In the third episode, Henry finds himself returning repeatedly to the scene of his mother’s death. As Annette gets decapitated in a car accident on a snowy winter day, the camera pans to reveal multiple Henrys at all different ages watching the scene in horror.

“The sad part for me is her inevitable doom,” James says. “There's a bit when Kate's character zips up young Henry's jacket and that's just before she's about to get in the car and then eventually dies. The idea of a young child who knows that his mother's going to die and tries to do everything to stop there but can't is just so sad.”

This moment was also very personal to the show’s director David Nutter, who lost his father in a car accident at the age of one and a half.

“I needed to do something special,” Nutter tells Inverse about his decision to join The Time Traveler’s Wife after a short directing hiatus. “I’ve had a tumultuous last few years of my life.”

“I became a better director because of it.”

Executive producer Sue Vertue says that when HBO suggested they work with Nutter, it seemed impossible given his status as a celebrated Game of Thrones director.

“He was initially only going to do the pilot,” Vertue says, “but we gradually cajoled him in bit by bit until eventually, he said Okay, I’ll do all of them.”

David Nutter won an Emmy for his work on Game of Thrones in 2019.

Phillip Faraone/WireImage/Getty Images

After directing several pivotal Game of Thrones episodes, Nutter suffered a back injury that left him unable to work on Seasons 6 and 7, but he made an illustrious return for the fantasy series’ final season. Then, his life took another turn. He lost his wife to cancer in 2019 and is now coping with a Parkinson’s diagnosis.

“It poses no issue with my directing,” Nutter says. “It doesn't bother that at all.”

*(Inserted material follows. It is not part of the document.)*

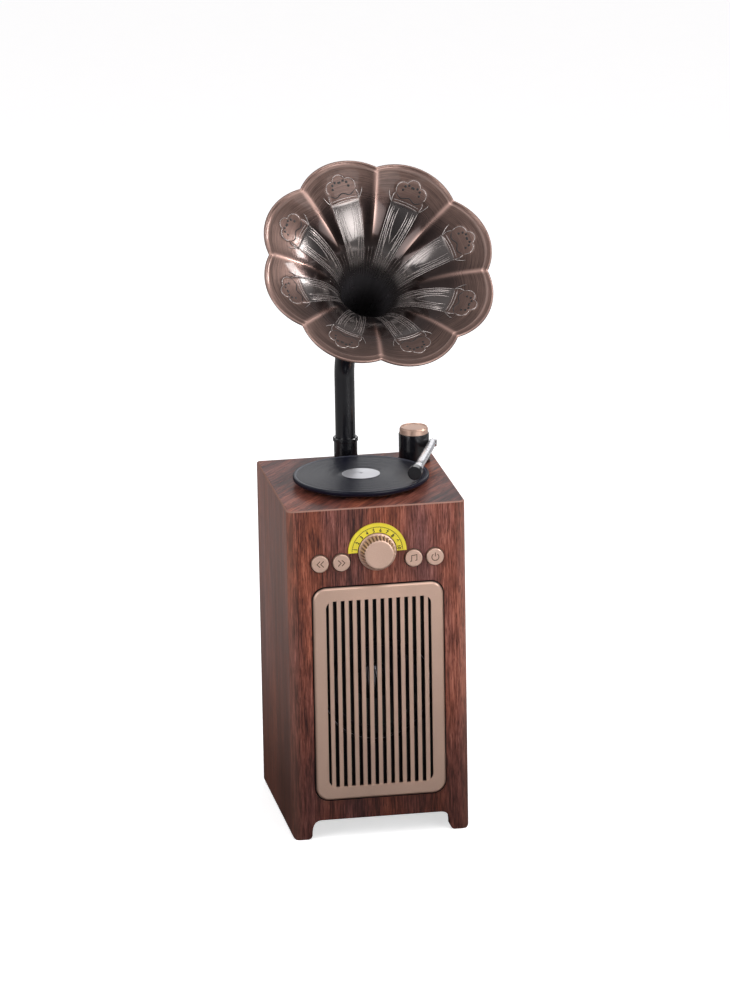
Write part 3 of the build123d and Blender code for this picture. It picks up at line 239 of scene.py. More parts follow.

In fact, it gave him a new challenge, one that he was more than up for. “It was really an opportunity to go out there and prove to myself that I could do it. I became a better director because of it.”

Nutter directs all six episodes of the series, which Rose Leslie says helped build and sustain a level of continuity needed to juggle all the back and forth of time travel.

“We didn’t shoot chronologically,” she says. “Having David Nutter there at the helm was a real anchor point for all of us to navigate the shifts that were happening in our head. ‘Cause, there were days when I would play different ages. And so, David provided continuity, and being the fantastic director that he is, there was a lot of support coming from him.”

Theo James and Rose Leslie as Henry and Clare in The Time Traveler’s Wife.

HBO

The Time Traveler’s Wife could be considered a labor of love, but it doesn’t look like labor at all. Thanks to the leading duo of Steven Moffat and Sue Vertue, the cast has assembled into a supergroup of passionate actors and crew members. Together, they created a show that marries Moffat’s signature wit with some truly dark time-travel implications, allowing Nutter and the cast to stretch every muscle they have.

“Working with Steven had a feeling of coming home, of being welcomed into a storytelling family that I've been trying to get to for a while,” Kate Siegel says.

Leslie sums it up quite nicely.

“It was magical,” she says. “This is a very incredibly heart-rendering touching tale, and it’s exciting for HBO to explore a love story in this way. There’s a lot of love in Time Traveler’s Wife.”

The Time Traveler’s Wife premieres May 15 on HBO.